Opinión

358

HACE UNOS días una buena amiga me dijo que, para ella, el tema de ETA estaba finiquitado. La experiencia, que me aconseja no discutir jamás por Whatsapp con alguien a quien se quiere , hizo que cerrase la conversación con el consabido “respeto tu opinión, pero no estoy de acuerdo”. Después, durante toda la tarde, me martilleó en la cabeza una cifra, 358. Son los crímenes de ETA que quedan por resolver. Trescientas cincuenta y ocho personas (así, en letra, impresiona más) cuyos asesinos se mantienen en el anonimato porque nadie ha querido colaborar a la hora de reconstruir el crimen que les partió la vida. Tras esa cifra se esconden huérfanos, viudas, madres y padres desolados, amigos, hermanos. Personas con nombre y apellidos a los que ETA ha negado incluso la posibilidad de poner nombre al causante de su dolor, no digamos ya a obtener consuelo con una condena.
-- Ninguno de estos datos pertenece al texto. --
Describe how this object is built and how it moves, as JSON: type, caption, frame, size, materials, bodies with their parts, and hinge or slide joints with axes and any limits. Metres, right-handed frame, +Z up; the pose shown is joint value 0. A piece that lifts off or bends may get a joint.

Mi amiga no es un ser insensible. Antes al contrario, es una mujer buena, generosa, amable, solidaria. Y eso es lo que me aterra: que España está llena de buena gente que piensa que a la historia de ETA hay que ponerle punto y final. Y no sé por qué existe esa vara de medir. Por qué a las victimas de ETA se les exige mirar hacia adelante y cerrar heridas. Por qué han de seguir viviendo sin encontrar resarcimiento o reparación. Por qué ellas sí y otros no. Por qué con ellas no va lo de la memoria histórica. Pero cuando mi amiga y yo éramos adolescentes, comíamos todas las semanas con un muerto de ETA entre las cucharadas de la sopa, y a muchos ya se les ha olvidado. Las víctimas lo avisan: los terroristas quieren poner el contador a cero, y tienen aliados. Pero no sólo entre la escoria de Bildu, no sólo entre los radicales, entre los nacionalistas que veían en los niños muertos un peaje a pagar por la independencia de la patria. Los tienen también entre tantas buenas personas que han decidido que hay que olvidar para seguir viviendo. Que no cuenten conmigo. No lo harán en mi nombre.